There are more than just rail to trail hikes in New Mexico that'll show you the state's abandoned sites. You can hike to an abandoned ghost town called Mogollon. It's located in the Gila National Forest and it's certainly a sight to behold. It was once a mining town and now the rotting buildings are all that is left. You can hike right to it and there is even a trail within the town that takes you to an old graveyard. You can learn more about this fascinating abandoned village hike by clicking here.
What are the most beautiful hikes in New Mexico?
Take on some of these unique hiking trails in New Mexico that are any nature lover's dream. The Slot Canyon Trail in the Kasha-Katuwe Tent Rocks National Monument is the perfect way to explore the unusual geological formations in the area. It's a convenient 3-mile loop and results in an expansive view of the surrounding area. You can hike up to New Mexico's highest peak on the Wheeler Peak Trail. It's remote and quite a trek, at over 13 miles round trip and up steep grades, but it's worth every step.
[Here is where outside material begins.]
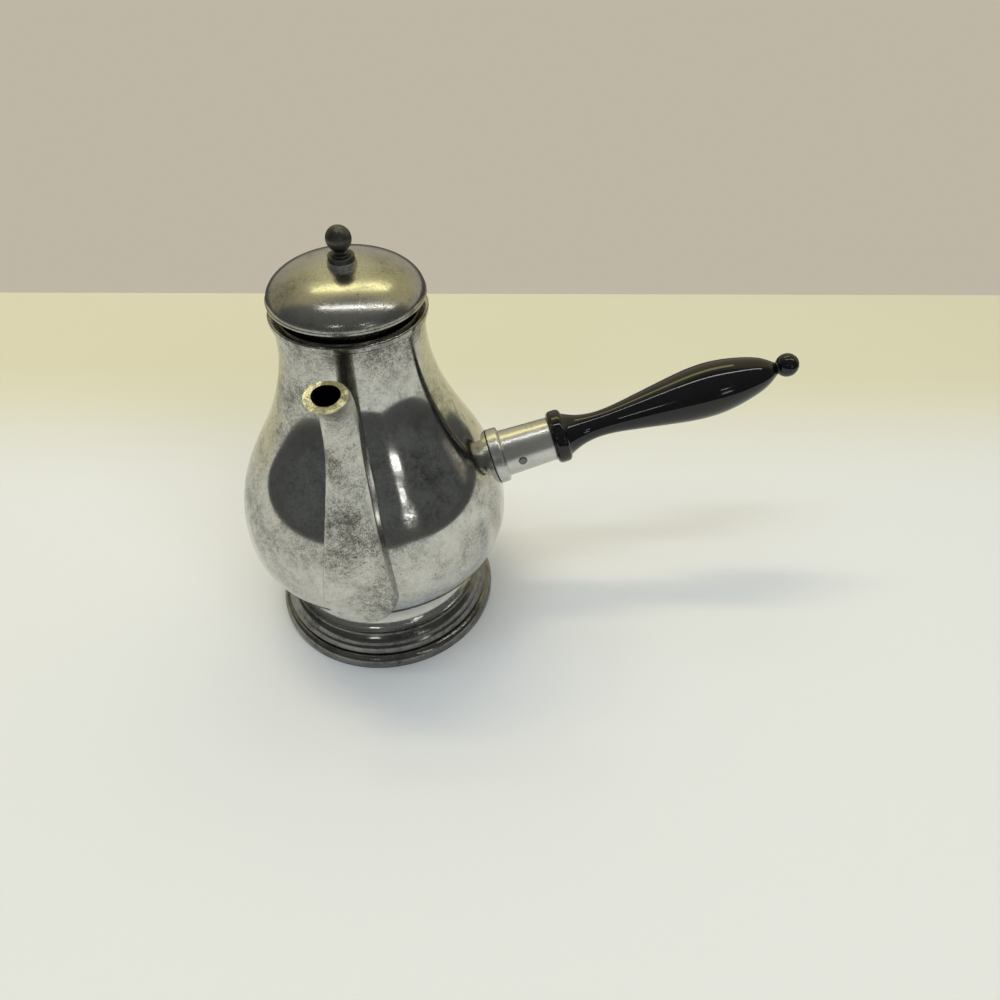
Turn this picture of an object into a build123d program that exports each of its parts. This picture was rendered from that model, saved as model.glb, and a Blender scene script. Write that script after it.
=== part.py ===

The sight you'll get from the summit of the landscape is absolutely astounding.
Can I hike to historical sites in New Mexico?
It's no secret that New Mexico is full of history, and you can hike to see some pieces of it on these trails. You can take a short and easy trail to the Gila Cliff Dwellings, structures that were built over 800 years ago. They are remarkably preserved and incredible to see in person. There is an area called Three Rivers that has thousands upon thousands of petroglyphs, hand-carved into the rocks over a thousand years ago, in New Mexico. You could spend all day exploring and discovering more pictures that have been etched onto the rocks. Plus, the area it's in is quite scenic.